Pull each line containing "import" out of the data and copy it.

→ Given data:
* begin *
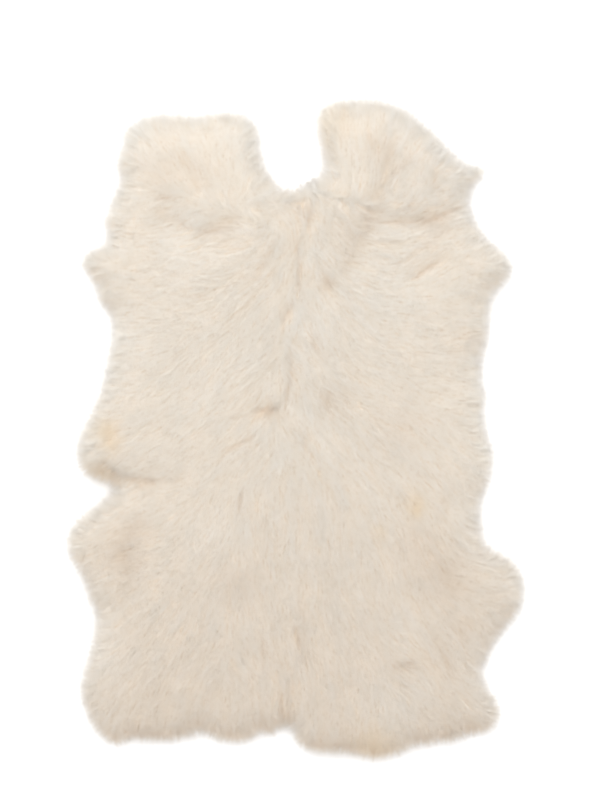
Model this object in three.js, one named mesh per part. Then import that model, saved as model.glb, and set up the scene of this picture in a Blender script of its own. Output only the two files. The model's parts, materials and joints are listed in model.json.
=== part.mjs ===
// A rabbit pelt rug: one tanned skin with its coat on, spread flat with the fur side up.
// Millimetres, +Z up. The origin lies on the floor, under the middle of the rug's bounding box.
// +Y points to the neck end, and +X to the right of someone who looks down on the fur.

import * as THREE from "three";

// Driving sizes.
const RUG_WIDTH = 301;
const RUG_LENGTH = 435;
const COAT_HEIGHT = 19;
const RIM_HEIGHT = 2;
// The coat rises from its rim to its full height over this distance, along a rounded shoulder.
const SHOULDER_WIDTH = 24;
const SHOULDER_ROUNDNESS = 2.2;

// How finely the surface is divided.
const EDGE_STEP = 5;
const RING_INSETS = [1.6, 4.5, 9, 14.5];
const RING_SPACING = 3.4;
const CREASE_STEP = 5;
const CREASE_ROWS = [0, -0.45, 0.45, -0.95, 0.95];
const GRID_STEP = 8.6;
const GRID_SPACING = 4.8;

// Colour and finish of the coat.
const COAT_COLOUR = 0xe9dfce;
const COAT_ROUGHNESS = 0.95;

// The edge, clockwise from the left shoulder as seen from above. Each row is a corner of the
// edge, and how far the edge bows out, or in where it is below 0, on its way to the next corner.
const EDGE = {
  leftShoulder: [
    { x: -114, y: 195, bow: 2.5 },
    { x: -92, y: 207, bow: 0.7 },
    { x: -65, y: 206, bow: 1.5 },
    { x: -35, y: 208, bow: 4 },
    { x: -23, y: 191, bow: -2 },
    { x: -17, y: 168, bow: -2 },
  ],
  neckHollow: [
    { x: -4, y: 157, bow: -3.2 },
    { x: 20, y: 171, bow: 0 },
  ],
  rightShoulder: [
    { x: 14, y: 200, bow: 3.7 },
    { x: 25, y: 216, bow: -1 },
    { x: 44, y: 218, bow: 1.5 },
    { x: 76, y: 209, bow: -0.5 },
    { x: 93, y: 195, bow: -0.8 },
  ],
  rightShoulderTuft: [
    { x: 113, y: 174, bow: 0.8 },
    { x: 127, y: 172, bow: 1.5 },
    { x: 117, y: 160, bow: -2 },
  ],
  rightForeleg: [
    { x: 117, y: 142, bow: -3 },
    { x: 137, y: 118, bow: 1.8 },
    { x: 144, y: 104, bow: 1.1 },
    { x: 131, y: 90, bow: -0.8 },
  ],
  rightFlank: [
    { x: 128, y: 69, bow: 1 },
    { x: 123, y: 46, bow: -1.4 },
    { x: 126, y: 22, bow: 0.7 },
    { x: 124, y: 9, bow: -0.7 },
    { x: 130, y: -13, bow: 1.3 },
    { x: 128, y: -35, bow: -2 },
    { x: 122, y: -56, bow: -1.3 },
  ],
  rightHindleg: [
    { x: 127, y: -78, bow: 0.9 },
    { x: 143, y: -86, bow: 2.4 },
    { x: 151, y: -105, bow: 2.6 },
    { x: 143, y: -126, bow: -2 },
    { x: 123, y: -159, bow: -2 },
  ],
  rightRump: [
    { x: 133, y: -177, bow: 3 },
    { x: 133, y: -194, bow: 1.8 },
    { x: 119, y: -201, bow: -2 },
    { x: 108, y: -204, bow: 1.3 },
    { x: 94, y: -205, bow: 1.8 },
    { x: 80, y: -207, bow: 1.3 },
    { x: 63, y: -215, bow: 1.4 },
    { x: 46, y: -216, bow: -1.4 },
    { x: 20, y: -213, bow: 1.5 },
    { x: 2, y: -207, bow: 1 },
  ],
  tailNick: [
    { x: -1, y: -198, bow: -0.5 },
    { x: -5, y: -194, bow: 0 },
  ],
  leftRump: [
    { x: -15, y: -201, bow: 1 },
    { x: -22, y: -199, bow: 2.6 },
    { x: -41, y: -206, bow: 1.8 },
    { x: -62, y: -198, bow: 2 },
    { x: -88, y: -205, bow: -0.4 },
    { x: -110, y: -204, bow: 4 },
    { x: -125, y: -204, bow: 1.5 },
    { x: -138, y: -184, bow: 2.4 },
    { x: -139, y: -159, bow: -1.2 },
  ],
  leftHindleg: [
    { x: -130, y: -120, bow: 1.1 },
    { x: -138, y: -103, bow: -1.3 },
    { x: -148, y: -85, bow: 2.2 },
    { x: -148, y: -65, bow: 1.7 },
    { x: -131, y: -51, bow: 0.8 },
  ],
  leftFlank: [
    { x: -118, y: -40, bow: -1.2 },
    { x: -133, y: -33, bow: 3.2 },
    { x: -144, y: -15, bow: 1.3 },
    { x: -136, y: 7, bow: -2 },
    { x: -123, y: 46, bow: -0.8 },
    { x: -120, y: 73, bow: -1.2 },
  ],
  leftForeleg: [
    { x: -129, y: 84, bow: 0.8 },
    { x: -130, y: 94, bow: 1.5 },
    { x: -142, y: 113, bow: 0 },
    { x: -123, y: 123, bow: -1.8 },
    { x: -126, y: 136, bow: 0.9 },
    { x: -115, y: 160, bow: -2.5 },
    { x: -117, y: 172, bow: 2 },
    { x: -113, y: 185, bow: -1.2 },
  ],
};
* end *
→ Right answer:
Model this object in three.js, one named mesh per part. Then import that model, saved as model.glb, and set up the scene of this picture in a Blender script of its own. Output only the two files. The model's parts, materials and joints are listed in model.json.
import * as THREE from "three";